Hello newbies to DLSR's! I'm a newbie myself (somewhat), and have been immersed for some weeks now researching, reading, posting, creating shopping carts, deleting shopping carts, scoffing at opinions, wow'd by opinions. I'm sure this is a recognizable story to many of you.
By profession, I am a Production Designer in film in Los Angeles. My primary desire to evolve to a DSLR is to document my design work. Documenting work as a Production Designer means more than just taking snap shots of some flats, props and furniture. My photographs need to tell stories and be compelling all by themselves. They need to tell a story and encourage the viewer to want to see more. As ANY good photograph should.
After the easy decision to purchase Nikon (D200), the chore of finding the right lenses and accessories began... daunting, to say the least. After selecting, in MANY iterations of shopping carts on Amazon and Adorama (and various others, the top of the line Nikon lenses and staring down the barrel at WELL over $8,000(US), I took a long hard swallow and thought, "maybe this isn't the right choice for me." Then I snapped out of it.
Going from a point and shoot, even a slightly more sophisticated SLR-Like Panasonic-Lumix DMC FZ30 (which I've used for a few years), to a top of the line Nikon is not just a little like learning a new language, it's TOTALLY like learning a new language. Imagine plopping yourself in to a foreign country having only read a few pamphlets on the language. That's what most of us do when we make the switch to a DSLR. Have no fear! There's a HUGE learning curve and A LOT of support out there for you. (At Camera Labs Forums, for one.)
What I realized, at least early on in my DLSR journey, was that I am willing to sacrifice a little bit of top-notch quality for flexibility. I had a plan for a bit to ONLY get THE BEST and FASTEST Nikon Lenses (for which there are MANY differing opinions about)... and then about 6 months down the road I would get another one... and maybe a few years down the road, when I can afford what I want, I would have all of the toys to start using my D200 the way I want.
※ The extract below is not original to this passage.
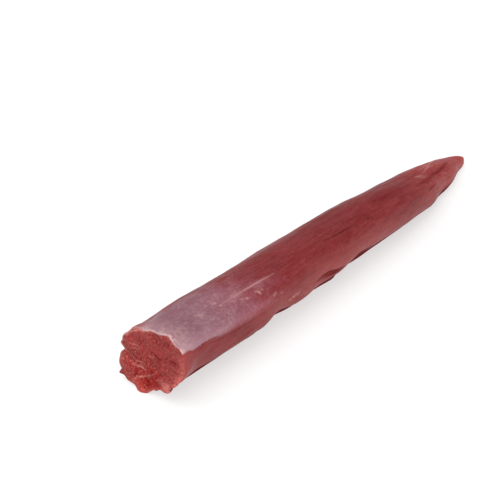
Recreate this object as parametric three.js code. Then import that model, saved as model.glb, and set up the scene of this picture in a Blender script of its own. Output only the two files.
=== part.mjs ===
// A raw lamb tenderloin: one long trimmed muscle, cut across at the thick end and tapering to a thin tail.
// It lies on a table along X with the cut at low X, the tail at high X and +Z up, in millimetres.
// The skin is worked out one cross-section at a time, in polar form round the muscle's middle line.
// Angles are in degrees as seen from the cut: 0 towards -Y, 90 up, 180 towards +Y and -90 down.
import * as THREE from 'three';

// The body at a few places along it: [from the cut, half width, height, sideways place of the middle].
const STATIONS = [
  [0, 16.6, 29.6, 2.6],
  [12, 15.8, 29.8, 2.8],
  [35, 15.4, 30.0, 2.8],
  [75, 15.2, 29.4, 2.8],
  [115, 14.4, 28.2, 3.1],
  [150, 13.3, 25.8, 3.7],
  [180, 11.7, 21.8, 5.0],
  [202, 9.1, 17.0, 7.9],
  [218, 6.8, 12.4, 10.1],
  [230, 4.2, 8.2, 12.2],
  [236, 2.7, 6, 12.4],
  [239.5, 1.3, 4.2, 12.4],
];
const LENGTH = STATIONS.at(-1)[0];
const TAIL_POINT = 0.6; // how far the tail's last point stands out of its last ring
const SQUARENESS = 2.15; // exponent of the section's superellipse: 2 is an ellipse, more is boxier
const SAG = 2.2; // how far the soft underside would reach below the table
const SAG_ROUNDING = 0.6; // height over which the underside turns into its flat

// Where the form changes along the length.
const NEAR_CUT = [50, 130]; // the strong forms of the thick end fade out over this stretch
const BODY = [150, 215]; // the forms of the body fade out over this one, into the plain tail
const SEAM = [110, 190]; // the seam of the side muscle fades out over this one

// Swellings and hollows that run along the body. Sizes are shares of the section's radius.
const RUNNING_FORMS = [
  { angle: 40, spread: 18, near: 0.1, far: 0.05, fade: BODY }, // ridge where the silverskin ends
  { angle: 92, spread: 20, near: -0.03, far: 0, fade: BODY }, // flatter top
  { angle: 8, spread: 18, near: -0.04, far: 0, fade: BODY }, // flatter side under the ridge
  { angle: -42, spread: 28, near: -0.3, far: -0.26, fade: BODY }, // the near side tucks in to the table
  { angle: -138, spread: 20, near: 0.08, far: 0.08, fade: BODY }, // fullness of the far underside
  { angle: 176, spread: 8, near: -0.12, far: -0.1, fade: SEAM }, // seam of the thin side muscle
  { angle: 152, spread: 18, near: 0.04, far: 0.04, fade: SEAM }, // that muscle
];

// Single lumps and hollows: [from the cut, angle, length, spread in angle, size].
const LUMPS = [
  [10, -34, 8, 36, -0.15],
  [22, -30, 9, 44, -0.045],
  [56, -42, 8, 26, 0.075],
  [65, -36, 6, 34, -0.19],
  [71, -72, 6, 14, -0.06],
  [84, -42, 7, 26, 0.05],
  [92, -24, 9, 44, -0.1],
  [109, -54, 4, 13, 0.07], // the end of a flap of meat near the table
  [105, -26, 9, 12, -0.05], // the crease above it
  [119, -40, 8, 32, -0.22],
  [134, -24, 18, 42, -0.09],
  [176, -20, 10, 34, -0.05],
  [202, -20, 8, 38, -0.11],
];

// The torn, scalloped rim of the cut: [angle, spread, size], and how far the scallops run into the body.
const SCALLOP_LENGTH = 9;
const SCALLOPS = [
  [15, 9, 0.06],
  [-12, 9, -0.07],
  [72, 9, 0.075],
  [108, 9, -0.03],
  [131, 8, 0.05],
  [158, 6, 0.055],
  [170, 4.6, 0.12],
  [-177, 5, 0.05],
  [-161, 10, 0.07],
  [-151.5, 2.2, -0.03],
  [-145.8, 3, 0.13],
  [-122, 8, -0.09],
  [-83, 13, -0.25],
  [-66, 8, -0.17],
  [-44, 7, 0.09],
  [-27, 6, -0.02],
];

// Slow waves all over: [length of a wave over two pi, turns round the body, offset, size].
const WAVES = [
  [14, 2, 1.3, 0.01],
  [8.3, 3, 4, 0.008],
];

// The cut face. Its pits and ridges: [angle, share of the way out, spread in angle, spread outwards, depth].
const CUT_LEAN = 10; // degrees that the cut leans back from upright
const CUT_TURN = 6; // degrees that it is turned off square
const CUT_REACH = 60; // the lean fades out over this length of the body
const RIM_ROUNDING = 0.7; // how far the cut's rim is rounded back
const RIM_SHARE = 0.955; // where that rounding starts
const DOME = 1.4; // how far the middle of the cut stands out of its rim
const CALM_MIDDLE = 0.25; // the pits and ridges die away within this share of the way out
const FACE_RELIEF = [
  [-75, 0.62, 26, 0.2, 0.9],
  [-140, 0.6, 24, 0.18, 0.6],
  [178, 0.8, 14, 0.3, 1.1],
  [30, 0.45, 40, 0.16, 0.6],
  [-105, 0.9, 16, 0.14, -1.1],
];

// The mesh: rings along the body, points round it, and rings on the cut face.
const BODY_RINGS = 60;
const POINTS_ROUND = 64;
const FACE_RINGS = 6;
const CROWDING = 0.5; // share by which the rings stand closer at both ends

const radians = THREE.MathUtils.degToRad;
const fadeOut = ([from, to], x) => 1 - THREE.MathUtils.smoothstep(x, from, to);
const bell = (x, middle, width) => Math.exp(-(((x - middle) / width) ** 2));
const sum = (list, term) => list.reduce((total, item) => total + term(item), 0);
// A bell over an angle, the short way round.
const bellRound = (angle, middle, width) => {
  const apart = THREE.MathUtils.euclideanModulo(angle - middle + 180, 360) - 180;
  return bell(apart, 0, width);
};

// A smooth line through one column of the stations.
function along(column, x) {
  const last = STATIONS.length - 1;
  const i = THREE.MathUtils.clamp(STATIONS.findLastIndex((station) => station[0] <= x), 0, last - 1);
  const slope = (k) => {
    const before = STATIONS[Math.max(k - 1, 0)];
    const after = STATIONS[Math.min(k + 1, last)];
    return (after[column] - before[column]) / (after[0] - before[0]);
  };
  const here = STATIONS[i];
  const next = STATIONS[i + 1];
  const step = next[0] - here[0];
  const t = (x - here[0]) / step;
  return (
    here[column] * (1 + 2 * t) * (1 - t) ** 2 +
    slope(i) * step * t * (1 - t) ** 2 +
    next[column] * t * t * (3 - 2 * t) +
    slope(i + 1) * step * t * t * (t - 1)
  );
}

// The skin's distance from the middle line, as a share of an ellipse's.
function radiusShare(x, angle) {
  const cosine = Math.abs(Math.cos(radians(angle)));
  const sine = Math.abs(Math.sin(radians(angle)));
  const plain = (cosine ** SQUARENESS + sine ** SQUARENESS) ** (-1 / SQUARENESS);
  const nearCut = fadeOut(NEAR_CUT, x);
  const running = sum(RUNNING_FORMS, (form) => {
    const size = form.far + (form.near - form.far) * nearCut;
    return size * fadeOut(form.fade, x) * bellRound(angle, form.angle, form.spread);
  });
  const lumps = sum(LUMPS, ([place, middle, length, spread, size]) => {
    return size * bell(x, place, length) * bellRound(angle, middle, spread);
  });
  const rim = sum(SCALLOPS, ([middle, spread, size]) => size * bellRound(angle, middle, spread));
  const scallops = fadeOut([0, SCALLOP_LENGTH], x) * rim;
  const waves = sum(WAVES, ([length, turns, offset, size]) => {
    return size * Math.sin(x / length + radians(turns * angle) + offset);
  });
  return plain + running + lumps + scallops + waves;
}

// What would lie under the table is pressed flat on it.
function pressed(z) {
  if (z <= -SAG_ROUNDING) return 0;
  if (z >= SAG_ROUNDING) return z;
  return (z + SAG_ROUNDING) ** 2 / (4 * SAG_ROUNDING);
}

// A point of the section at x, as far out as the given radius, and on the skin where none is given.
function sectionPoint(x, angle, radius = radiusShare(x, angle)) {
  const halfWidth = along(1, x);
  const halfHeight = (along(2, x) + SAG) / 2;
  const y = along(3, x) - halfWidth * radius * Math.cos(radians(angle));
  const z = halfHeight - SAG + halfHeight * radius * Math.sin(radians(angle));
  const lean = Math.tan(radians(CUT_LEAN)) * z - Math.tan(radians(CUT_TURN)) * y;
  return new THREE.Vector3(x + fadeOut([0, CUT_REACH], x) * lean, y, pressed(z));
}

// A point of the cut face, which is domed and has hollows where the bundles of fibres tore apart.
// Its rings are round in the middle and take on the scalloped outline further out.
function facePoint(angle, share) {
  const outline = THREE.MathUtils.lerp(1, radiusShare(0, angle), share ** 2);
  const point = sectionPoint(0, angle, share * outline);
  const relief = sum(FACE_RELIEF, ([middle, out, spread, width, depth]) => {
    return depth * bellRound(angle, middle, spread) * bell(share, out, width);
  });
  point.x += Math.min(1, share / CALM_MIDDLE) * relief - DOME * (1 - share ** 2);
  return point;
}

// The distance of each ring from the cut, closer together at both ends.
function ringPlace(ring) {
  const u = ring / (BODY_RINGS - 1);
  return LENGTH * (u - (CROWDING * Math.sin(2 * Math.PI * u)) / (2 * Math.PI));
}

// Each ring as a function of the angle: the cut face from its middle out, the body, the tail's last point.
function ringList() {
  const rings = [];
  for (let ring = 0; ring < FACE_RINGS; ring++) {
    rings.push((angle) => facePoint(angle, (RIM_SHARE * ring) / (FACE_RINGS - 1)));
  }
  rings.push((angle) => sectionPoint(0, angle).add(new THREE.Vector3(RIM_ROUNDING, 0, 0)));
  for (let ring = 1; ring < BODY_RINGS; ring++) {
    rings.push((angle) => sectionPoint(ringPlace(ring), angle));
  }
  rings.push((angle) => sectionPoint(LENGTH, angle, 0).add(new THREE.Vector3(TAIL_POINT, 0, 0)));
  return rings;
}

// A lathe blank gives the closed mesh, with both ends on its axis. Its points then move onto the muscle.
function tenderloinGeometry() {
  const rings = ringList();
  const profile = rings.map((_, i) => new THREE.Vector2(i === 0 || i === rings.length - 1 ? 0 : 1, i));
  const geometry = new THREE.LatheGeometry(profile, POINTS_ROUND);
  const position = geometry.getAttribute('position');
  for (let i = 0; i < position.count; i++) {
    const turn = Math.floor(i / rings.length) % POINTS_ROUND;
    const point = rings[i % rings.length]((-360 * turn) / POINTS_ROUND);
    position.setXYZ(i, point.x, point.y, point.z);
  }
  geometry.computeBoundingBox();
  const middle = geometry.boundingBox.getCenter(new THREE.Vector3());
  geometry.translate(-middle.x, -middle.y, -geometry.boundingBox.min.z);
  geometry.computeVertexNormals();
  return geometry;
}

const meat = new THREE.MeshStandardMaterial({ color: 0x8f3f42, roughness: 0.45, metalness: 0 });
const tenderloin = new THREE.Mesh(tenderloinGeometry(), meat);
tenderloin.name = 'tenderloin';

const part = new THREE.Group();
part.add(tenderloin);
export default part;
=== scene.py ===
"""A raw lamb tenderloin on a pale table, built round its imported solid.

The form is worked out in millimetres and turned into metres when the mesh is made. s is the distance from
the cut along the muscle. Angles are in degrees round it, as seen from the cut: 0 towards -Y, 90 up, 180
towards +Y and -90 down. Colours are as a screen shows them, 0 to 255.
"""
import math

import bpy
import numpy as np
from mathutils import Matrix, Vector


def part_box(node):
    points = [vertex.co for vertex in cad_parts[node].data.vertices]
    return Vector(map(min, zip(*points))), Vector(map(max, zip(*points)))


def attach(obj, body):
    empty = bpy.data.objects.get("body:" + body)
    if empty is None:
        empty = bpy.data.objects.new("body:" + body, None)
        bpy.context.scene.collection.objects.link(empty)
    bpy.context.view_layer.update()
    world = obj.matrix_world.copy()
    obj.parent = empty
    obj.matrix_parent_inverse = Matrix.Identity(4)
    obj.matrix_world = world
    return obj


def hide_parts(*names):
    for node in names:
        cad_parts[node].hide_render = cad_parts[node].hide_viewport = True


NODE = "tenderloin"
MM = 0.001

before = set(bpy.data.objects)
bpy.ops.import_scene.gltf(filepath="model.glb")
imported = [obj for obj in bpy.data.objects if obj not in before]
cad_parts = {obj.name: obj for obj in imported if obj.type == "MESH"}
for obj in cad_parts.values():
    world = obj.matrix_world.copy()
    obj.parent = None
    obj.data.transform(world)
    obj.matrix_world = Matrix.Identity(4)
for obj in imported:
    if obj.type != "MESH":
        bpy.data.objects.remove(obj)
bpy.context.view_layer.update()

# The camera: its place and the point that it looks at, in metres.
CAMERA_AT = (-0.3362, -0.25376, 0.30285)
CAMERA_LOOKS_AT = (-0.01716, 0.03858, -0.00014)
LENS_MM = 79.2
SENSOR_MM = 36.0

# Square lamps that face the meat: name, place and size in metres, watts.
LAMPS = [
    ("overhead", (-0.15, 0.25, 1.1), 1.4, 9),
    ("front", (-0.8, -0.6, 0.55), 1.0, 7),
]
ROOM_LIGHT = 0.55
TABLE_REACH = 3.0  # metres from its middle to each side
TABLE_GREY = 0.45
TABLE_ROUGHNESS = 0.9
TABLE_GLOW = 0.55

# The body: distance from the cut, half width, height, sideways place of the middle.
STATIONS = np.array([
    [0, 16.6, 29.6, 2.6],
    [12, 15.8, 29.8, 2.8],
    [35, 15.4, 30.0, 2.8],
    [75, 15.2, 29.4, 2.8],
    [115, 14.4, 28.2, 3.1],
    [150, 13.3, 25.8, 3.7],
    [180, 11.7, 21.8, 5.0],
    [202, 9.1, 17.0, 7.9],
    [218, 6.8, 12.4, 10.1],
    [230, 4.2, 8.2, 12.2],
    [236, 2.7, 6.0, 12.4],
    [239.5, 1.3, 4.2, 12.4],
])
LENGTH = STATIONS[-1, 0]
TAIL_POINT = 0.6  # how far the tail's last point stands out of its last ring
SQUARENESS = 2.15  # exponent of the section's superellipse: 2 is an ellipse, more is boxier
SAG = 2.2  # how far the soft underside would reach below the table
SAG_ROUNDING = 0.6  # height over which the underside turns into its flat
NEAR_CUT = (50, 130)  # the strong forms of the thick end fade out over this stretch
BODY = (150, 215)  # the forms of the body fade out over this one
SEAM = (110, 190)  # the seam of the side muscle fades out over this one
CUT_LEAN = 10  # degrees that the cut leans back from upright
CUT_TURN = 6  # degrees that it is turned off square
CUT_REACH = 60  # the lean fades out over this length of the body
DOME = 1.4  # how far the middle of the cut stands out of its rim
CALM_MIDDLE = 0.25  # the hollows of the cut die away within this share of the way out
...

Bad photo's can be taken with GREAT lenses, and FANTASTIC (even award winning) photo's can be taken with so-so lenses. What matters the most, to me at least, is who's behind that lens. Let's face it, these are toys... not to tinker with, but to have a lot of fun with... and for many of us to make a living with. You will ALWAYS see the difference between a photo taken by a photographer (at any level) who truly has joy for what they do and one who feels they are using sub-par equipment and is never satisfied with their work.
Working in film, I have seen some of my favorite films shot on nothing more than shoestring budgets and laughably poor equipment. Conversely, some of the worst films I have seen have wanted for nothing having EVERYTHING at their disposal, including the best camera and grip gear that money can buy. It's all about joy!
Take it easy and have fun. Like being in a foreign country, you will not hit the streets for the first time being totally fluent and fool even the natives. You'll most likely have a few necessary phrases to get by, and after sometime (if you are willing to learn) will know what you need to know... and more importantly, know better what works for you best.
Okay, so all you can afford right now is no wider than a 28mm and no faster than f/4.5. Play with it! Become adept at it... know it. Learn why it is the way it is. Every lens has a purpose, just like every phrase. No one phrase in any language is going to make it possible for you to communicate everything. (Then again, some choice words in most languages can get you pretty far!). In time, you will know why you HAVE to have that 50mm f/1.4, or that 600mm Telephoto. All in good time.
Any good photographer will tell you that every lens has its own personality. They will know when that (crappy by some) lens is AWESOME stopped down to f/11 at ISO200. You wont know everything all at once. Start perfecting those shots on what ever lens you have. Don't like the shots you are getting with the lens you have? Experiment... find what kind of shots that lens wants to take and know your lens.
Well... that was quite a rant! I hope this was helpful to some out there who are feeling like I did.
Looking forward to seeing what you all see!